DATA:
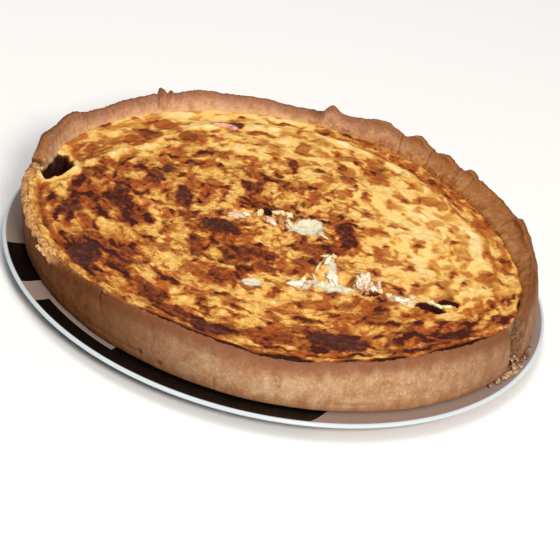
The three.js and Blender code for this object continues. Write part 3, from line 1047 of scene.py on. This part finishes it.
def warmth(x, y, inset, angle):
    """How hot each place stood, 0 to 1: hotter to the left, cool in the field at the back right and
    along the back left, hot again at the front right, along the front edge and in the moat behind."""
    sunk = sunken(angle)
    warm = 0.56 - 0.0024 * x + 0.25 * smoothstep(-x, 62, 100)
    for at_x, at_y, reach_x, reach_y, rise in WARM_FIELDS:
        warm = warm + rise * bell(x, at_x, reach_x) * bell(y, at_y, reach_y)
    warm = warm - smoothstep(y, 42, 90) * mix(0.36, -0.1, smoothstep(x, -20, 50))
    warm = warm + 0.08 * smoothstep(-y, 30, 60) * smoothstep(x, -40, 0)
    warm = warm + mix(0.5, 0.74, smoothstep(x, -60, 10)) * (1 - sunk) * (1 - smoothstep(inset, 6, 24))
    shore = shore_inset(angle)
    uneven = 0.55 + 0.9 * smoothstep(layered(x, y, 0, 16, 237, 2), -0.25, 0.3)
    in_moat = sunk * (1 - smoothstep(inset, 0.6 * shore, 1.05 * shore))
    cool = mix(-0.6, -0.12, smoothstep(x, -100, -40))
    warm = warm + in_moat * mix(cool, 0.34 * uneven, smoothstep(x, -30, 40))
    return np.clip(warm - 0.4 * shore_strength(angle) * bell(inset, shore, 3.2), 0, 1)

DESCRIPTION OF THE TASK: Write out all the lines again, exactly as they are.

THE REPLY:
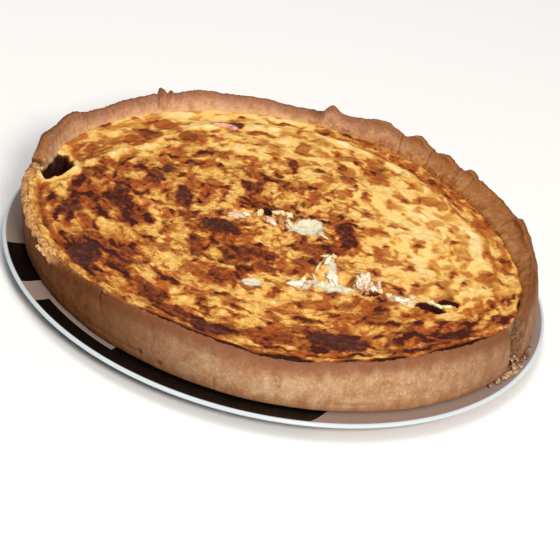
The three.js and Blender code for this object continues. Write part 3, from line 1047 of scene.py on. This part finishes it.
def warmth(x, y, inset, angle):
    """How hot each place stood, 0 to 1: hotter to the left, cool in the field at the back right and
    along the back left, hot again at the front right, along the front edge and in the moat behind."""
    sunk = sunken(angle)
    warm = 0.56 - 0.0024 * x + 0.25 * smoothstep(-x, 62, 100)
    for at_x, at_y, reach_x, reach_y, rise in WARM_FIELDS:
        warm = warm + rise * bell(x, at_x, reach_x) * bell(y, at_y, reach_y)
    warm = warm - smoothstep(y, 42, 90) * mix(0.36, -0.1, smoothstep(x, -20, 50))
    warm = warm + 0.08 * smoothstep(-y, 30, 60) * smoothstep(x, -40, 0)
    warm = warm + mix(0.5, 0.74, smoothstep(x, -60, 10)) * (1 - sunk) * (1 - smoothstep(inset, 6, 24))
    shore = shore_inset(angle)
    uneven = 0.55 + 0.9 * smoothstep(layered(x, y, 0, 16, 237, 2), -0.25, 0.3)
    in_moat = sunk * (1 - smoothstep(inset, 0.6 * shore, 1.05 * shore))
    cool = mix(-0.6, -0.12, smoothstep(x, -100, -40))
    warm = warm + in_moat * mix(cool, 0.34 * uneven, smoothstep(x, -30, 40))
    return np.clip(warm - 0.4 * shore_strength(angle) * bell(inset, shore, 3.2), 0, 1)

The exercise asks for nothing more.